What to make of this? In my next post, I plan to sketch how the appetite for enchantment helped form today’s many relations to nature, and to begin asking whether the only serious attitude is a disenchanted one. And, if not, what are the uses we can make of it? Is there an ethics of enchantment?

1 comment:

  1. Hi, Jed,

    You know I don't have to be convinced that there's something worth investigating in modern institutions' persistent enchanted or magical aspects. As someone who's on record asserting that modern adjudication has a potentially legitimate magical mode, I'm completely in sympathy with this project. I'm also on board with violating the good critical practices we were taught in (post) modern humanities classes and making generalizations about culture. I think it's the only way we are ever going to get to what is interesting or worthwhile about this problem of the persistence of magic or enchantment in our own avowedly rationalist culture.

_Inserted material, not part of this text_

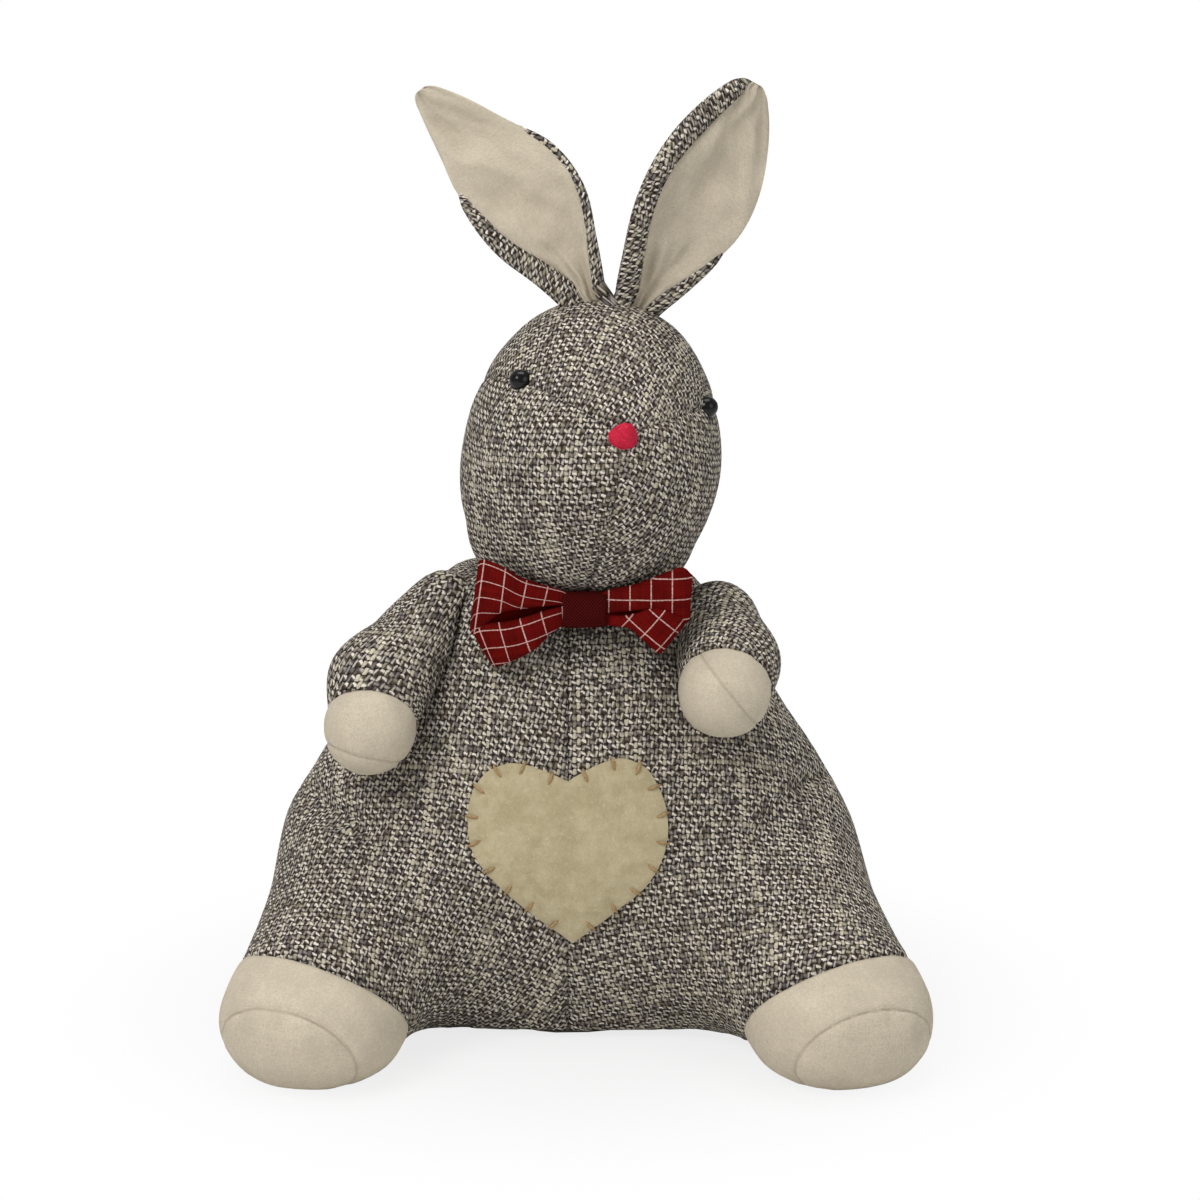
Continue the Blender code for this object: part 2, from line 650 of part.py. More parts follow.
def ear_sections(half_width, cup):
    """Cross-sections of the tweed back and of the lining, as (across, front) points."""

    def curve(across):
        return cup * (across / half_width) ** 2

    def lip(side, width):
        bed = side * (half_width - width)
        outer = (side * (half_width + EAR_TWEED / 2), curve(half_width))
        crest = (side * (half_width - width / 2), curve(half_width) + EAR_LINING)
        return [outer, crest, (bed, curve(bed) + EAR_LINING * 0.8)]

    broad = min(BROAD_LIP, 0.6 * half_width)
    thin = min(THIN_LIP, 0.3 * half_width)
    low, high = broad - half_width, half_width - thin
    back = [(a * half_width, curve(a * half_width) - EAR_TWEED) for a in np.linspace(-1.0, 1.0, 7)]
    floor = [(a, curve(a)) for a in np.linspace(high, low, 5)]
    tweed = back + lip(1, thin) + floor + lip(-1, broad)[::-1]
    bed = np.array(floor[::-1])
    margin = LINING_MARGIN / (bed[1, 0] - bed[0, 0])
    bed[0] += margin * (bed[1] - bed[0])
    bed[-1] += margin * (bed[-2] - bed[-1])
    under = [(a, b + SEAT_GAP) for a, b in bed]
    over = [(a, b + EAR_LINING * (0.7 + 0.3 * (0 < i < 4))) for i, (a, b) in enumerate(under)]
    return tweed, under + over[::-1]


def make_ear(side_name, root_x, tip, facing, bend, widths):
    """Tweed back and cream lining of one ear, seated on the crown."""
    crown = Vector(HEAD_CENTRE) + head_turn() @ Vector((root_x, EAR_ROOT_BACK, CROWN_CENTRE[2]))
    up = head_turn() @ Vector((0.0, 0.0, 1.0))
    root = Vector(rays_out(head_field, np.array(crown), np.array([up]))[0])
    along, across, front = ear_frame(root, tip, facing)
    length = (Vector(tip) - root).length
    backs, linings = [], []
    for share in np.linspace(0.0, 1.0, EAR_STATIONS):
        half_width = float(interpolated(widths, share)[0])
        cup = float(interpolated(EAR_CUPS, share)[0])
        middle = root + along * (length * share) + across * bend * 4.0 * share * (1.0 - share)
        for rings, section in zip((backs, linings), ear_sections(half_width, cup)):
            rings.append(np.array([middle + across * a + front * b for a, b in section]))
    for rings in (backs, linings):
        start = rings[0] + np.array(along) * EAR_ROOT_LIFT
        rings[0] = drop_onto(head_field, start, -np.array(along), SEAT_GAP)
    add_object("ear_back_" + side_name, closed_loft(backs), "tweed")
    add_object("ear_lining_" + side_name, closed_loft(linings), "cream_cotton")


# Bow tie


def bow_rings(middle):
    """The bow's cloth as rings of points from one end to the other."""
    rings = []
    for along, top, bottom, half_depth, crease in BOW_RINGS:
        ring = []
        for i in range(BOW_POINTS):
            angle = 2.0 * math.pi * i / BOW_POINTS
            pinch = 1.0 - crease * math.exp(-((math.sin(angle) / CREASE_SHARE) ** 2))
            depth = math.cos(angle) * half_depth * pinch
            height = (top + bottom) / 2.0 + math.sin(angle) * (top - bottom) / 2.0
            ring.append(middle + Vector((along, -depth, height)))
        rings.append(ring)
    return rings


def band_rings(middle):
    """The knot band as rings of points: its inner face, then its outer face, and their edges."""
    inner_height = KNOT_HALF_HEIGHT + KNOT_CLEARANCE
    inner_depth = KNOT_HALF_DEPTH + KNOT_CLEARANCE
    rings = []
    for x, extra in ((-1, 0.0), (1, 0.0), (1, KNOT_BAND), (-1, KNOT_BAND)):
        ring = []
        for i in range(BOW_POINTS):
            angle = 2.0 * math.pi * i / BOW_POINTS
            depth = math.cos(angle) * (inner_depth + extra)
            height = math.sin(angle) * (inner_height + extra)
            ring.append(middle + Vector((x * KNOT_HALF_WIDTH, -depth, height)))
        rings.append(ring)
    return rings


def make_bow():
    """The bow's one folded cloth and the knot band round its middle, set back until one of them is seated."""
    start = Vector((BOW_X, BOW_START_Y, BOW_HEIGHT))
    points = np.array([point for ring in bow_rings(start) + band_rings(start) for point in ring])
    seated = drop_onto(lambda p: np.minimum(torso_field(p), head_field(p)), points, (0.0, 1.0, 0.0), SEAT_GAP)
    middle = start + Vector((0.0, (seated - points)[:, 1].min(), 0.0))
    add_object("bow_tie", closed_loft(bow_rings(middle)), "red_check")
    band = bmesh.new()
    loops = [[band.verts.new(point) for point in ring] for ring in band_rings(middle)]
    for first, second in zip(loops, loops[1:] + loops[:1]):
        for i in range(BOW_POINTS):
            j = (i + 1) % BOW_POINTS
            band.faces.new((first[i], first[j], second[j], second[i]))
    add_object("bow_knot", face_outwards(band), "knot_red")


# Heart patch


def heart_outline(count):
    """Points of a heart, each axis from -1 to 1, starting at the dip and running round."""
    points = []
    for i in range(count):
        t = 2.0 * math.pi * i / count
        x = math.sin(t) ** 3
        y = (13 * math.cos(t) - 5 * math.cos(2 * t) - 2 * math.cos(3 * t) - math.cos(4 * t)) / 14.5 + 0.18
        if math.cos(t) > 0.0:
            y += HEART_NOTCH[0] * math.exp(-((x / HEART_NOTCH[1]) ** 2))
        points.append((x, y))
    return points


def on_belly(flat_points, gap):
    """Points of the front view laid on the belly, that far off the cover."""
    starts = np.array([(HEART_X + x, HEART_START_Y, HEART_HEIGHT + z) for x, z in flat_points])
    return drop_onto(torso_field, starts, (0.0, 1.0, 0.0), gap)


def make_heart():
    """Felt patch and the stitches over its edge."""
    outline = [(x * HEART_WIDTH / 2, y * HEART_TALL / 2) for x, y in heart_outline(HEART_POINTS)]
    patch = bmesh.new()
    faces = []
    for gap in (SEAT_GAP + FELT, SEAT_GAP):
        rows = []
        for ring in range(HEART_RINGS, 0, -1):
            share = ring / HEART_RINGS
            rows.append([patch.verts.new(p) for p in on_belly([(x * share, y * share) for x, y in outline], gap)])
        rows.append([patch.verts.new(on_belly([(0.0, 0.0)], gap)[0])])
        faces.append(rows)
    for rows in faces:
        for outer, inner in zip(rows, rows[1:]):
            for i in range(HEART_POINTS):
                j = (i + 1) % HEART_POINTS
                if len(inner) == 1:
                    patch.faces.new((outer[i], outer[j], inner[0]))
                else:
                    patch.faces.new((outer[i], outer[j], inner[j], inner[i]))
    for i in range(HEART_POINTS):
        j = (i + 1) % HEART_POINTS
        patch.faces.new((faces[0][0][i], faces[0][0][j], faces[1][0][j], faces[1][0][i]))
    add_object("heart_patch", face_outwards(patch), "felt")


def make_stitches():
    """Straight stitches of thread over the patch's edge."""
    fine = heart_outline(STITCHES_PER_SIDE * 40)
    outline = np.array([(x * HEART_WIDTH / 2, z * HEART_TALL / 2) for x, z in fine])
    steps = np.linalg.norm(np.roll(outline, -1, axis=0) - outline, axis=1)
    run = np.concatenate([[0.0], np.cumsum(steps)[:-1]])
    shares = np.linspace(*STITCH_SPAN, STITCHES_PER_SIDE) / 2.0
    for number, share in enumerate([*shares, *(1.0 - shares)]):
        at = int(np.searchsorted(run, share * steps.sum())) % len(outline)
        tangent = outline[(at + 2) % len(outline)] - outline[at - 2]
        tangent /= np.linalg.norm(tangent)
        outward = np.array((-tangent[1], tangent[0]))
        outward *= np.sign(outward @ outline[at]) or 1.0
        corners = []
        for out, across in ((1, -1), (1, 1), (-1, 1), (-1, -1)):
            reach = STITCH_OVERHANG if out > 0 else STITCH_OVERHANG - STITCH_LENGTH
            corners.append(outline[at] + outward * reach + tangent * across * STITCH_WIDTH / 2)
        low = SEAT_GAP + FELT + SEAM_GAP
        stitch = bmesh.new()
        rows = [[stitch.verts.new(p) for p in on_belly(corners, gap)] for gap in (low + STITCH_WIDTH, low)]
        stitch.faces.new(rows[0])
        stitch.faces.new(list(reversed(rows[1])))
        for i in range(4):
            j = (i + 1) % 4
            stitch.faces.new((rows[0][j], rows[0][i], rows[1][i], rows[1][j]))
        add_object(f"patch_stitch_{number + 1:02d}", face_outwards(stitch), "thread", flat=True)


def main():
    for item in list(bpy.data.objects):
        bpy.data.objects.remove(item)
    make_torso()
    make_feet()
    make_head()
    make_face()
    make_arm("right", RIGHT_SHOULDER, RIGHT_ELBOW, RIGHT_WRIST)
    make_arm("left", LEFT_SHOULDER, LEFT_ELBOW, LEFT_WRIST)
    make_ear("right", RIGHT_EAR_ROOT, RIGHT_EAR_TIP, RIGHT_EAR_FACING, RIGHT_EAR_BEND, RIGHT_EAR_WIDTHS)
    make_ear("left", LEFT_EAR_ROOT, LEFT_EAR_TIP, LEFT_EAR_FACING, LEFT_EAR_BEND, LEFT_EAR_WIDTHS)
    make_bow()
    make_heart()
    make_stitches()


main()
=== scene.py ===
"""Rabbit door stop: what shows of it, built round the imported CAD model. Metres, +Z up, facing -Y."""

import json
import math

import bmesh
import bpy
import numpy as np
from mathutils import Matrix, Vector, kdtree, noise


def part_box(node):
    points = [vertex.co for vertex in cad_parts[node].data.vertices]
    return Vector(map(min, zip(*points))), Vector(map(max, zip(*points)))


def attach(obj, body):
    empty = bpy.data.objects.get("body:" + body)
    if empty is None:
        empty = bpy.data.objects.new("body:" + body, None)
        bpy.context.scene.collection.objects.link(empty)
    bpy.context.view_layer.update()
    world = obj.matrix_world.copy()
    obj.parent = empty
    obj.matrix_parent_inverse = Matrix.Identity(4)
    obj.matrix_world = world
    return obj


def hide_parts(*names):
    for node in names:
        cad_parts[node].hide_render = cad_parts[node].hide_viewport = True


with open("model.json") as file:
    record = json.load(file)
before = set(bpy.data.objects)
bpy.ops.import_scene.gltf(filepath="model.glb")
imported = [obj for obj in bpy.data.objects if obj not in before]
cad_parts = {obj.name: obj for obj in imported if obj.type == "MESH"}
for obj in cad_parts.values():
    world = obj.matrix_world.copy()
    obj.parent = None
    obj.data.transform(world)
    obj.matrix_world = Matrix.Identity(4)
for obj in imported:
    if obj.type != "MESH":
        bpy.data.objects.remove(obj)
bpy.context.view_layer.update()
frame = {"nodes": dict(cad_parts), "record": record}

# Shapes, as in the CAD source
SEAT_GAP = 0.0005
ARM_GAP = 0.0007
TWEED = 0.0018
BASE_CLOTH = 0.0020
TORSO_CENTRE = (0.0, 0.020, 0.055)
BELLY_CENTRE = (-0.0015, 0.006, 0.062)
BELLY_RADII = (0.0880, 0.061, 0.088)
CHEST_CENTRE = (-0.0035, 0.010, 0.113)
CHEST_RADII = (0.0585, 0.044, 0.062)
CHEST_BLEND = 0.020
RIGHT_HIP = (-0.066, -0.008, 0.052)
LEFT_HIP = (0.0615, -0.012, 0.046)
HIP_RADIUS = 0.0360
ANKLE = (0.0870, -0.0620, 0.0230)
ANKLE_RADIUS = 0.0305
LEG_BLEND = 0.038
FLOOR_ROUNDING = 0.006
NECK_HEIGHT = 0.1590
NECK_ROUNDING = 0.004
MIDDLE_SEAM_X = -0.0030
SIDE_SEAM_Y = 0.004
SEAM_DIP = 0.0006
SEAM_SPREAD = 0.0045
ANKLE_FACING = (0.371, -0.547, -0.749)
FOOT_CENTRE = (0.0900, -0.0770, 0.0205)
FOOT_RADII = (0.0315, 0.0315, 0.0245)
FOOT_BLEND = 0.008
SOLE_FACING = (0.35, -0.80, -0.49)
SOLE_SEAM = 0.0180
HEAD_CENTRE = (0.0044, -0.0040, 0.1980)
HEAD_YAW = 9.0
HEAD_ROLL = 10.0
SKULL = ((0.0, 0.000, -0.008), (0.0430, 0.0440, 0.0480))
CROWN = ((0.0, 0.002, 0.012), (0.0420, 0.0415, 0.0455))
CROWN_BLEND = 0.012
MUZZLE = ((0.0, -0.025, 0.006), (0.0240, 0.0280, 0.0230))
MUZZLE_BLEND = 0.028
EYE_SIDE = 57.0
EYE_UP = 37.0
NOSE_UP = 21.5
ARM_RADII = (0.0150, 0.0160, 0.0150)
ARMS = {
    "right": ((-0.0455, -0.004, 0.1450), (-0.068, -0.031, 0.127), (-0.070, -0.043, 0.118)),
    "left": ((0.0485, -0.010, 0.1425), (0.0525, -0.029, 0.1330), (0.051, -0.041, 0.129)),
}
PAW_REACH = 0.004
PAW_RADII = (0.0160, 0.0175, 0.0155)
LIMB_ROUNDING = 0.002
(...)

    One thing that seems crucial for your project is to think about how instrumental rationality and enchantment can coexist. Obviously Weber defined enchantment in opposition to modernity, maturity and rationality. That doesn't mean we're stuck with that opposition. This is one place that ethnographic work can really help. I thought immediately upon reading your post about Malinowski's assertion that magic is not a misunderstanding of nature but an aspect of people's relationship with nature. He pointed out that the Trobriand Islanders knew how to build seaworthy canoes based on accurate principles of hydrodynamics. Their magic rites didn't interfere with their technical rationality as boat builders -- the magic was for something else. Have you read Stanley Tambiah's "Magic, Science and Religion and the Scope of Rationality"? This book really turned me on to this point.

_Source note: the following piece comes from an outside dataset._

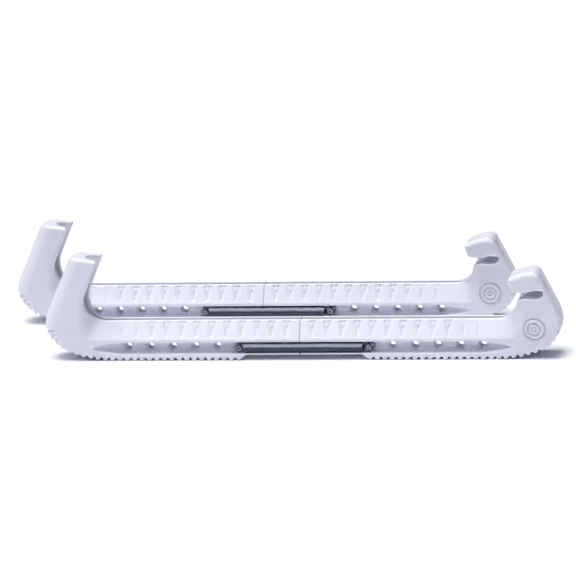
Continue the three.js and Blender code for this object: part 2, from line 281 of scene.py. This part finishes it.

    Another book I read recently that seems relevant to your project is Ritua and Its Consequences by Adam Seligman et al This book totally goes to town on the broad cross cultural comparisons in a very brave way that I think pays off big. Their main point is that many different cultures (if not all cultures) partake of two aspects they call "ritual" and "sincerity" and that one or the other aspect tends to be dominant in different times and places but never goes it all alone.

    The point about the coexistence of technical rationality and magic seems important not only practically but theoretically. As a practical matter, obviously we don't want to give up good science in our understanding of the environment. On the theory side, if enchantment works with instrumental reason, that kind of defeats the tired Piagetian identification of instrumental reason as the more mature, advanced, civilized approach and the identification of enchantment with childish attitudes.

    Anyway, thanks for the provocative post and I look forward to more.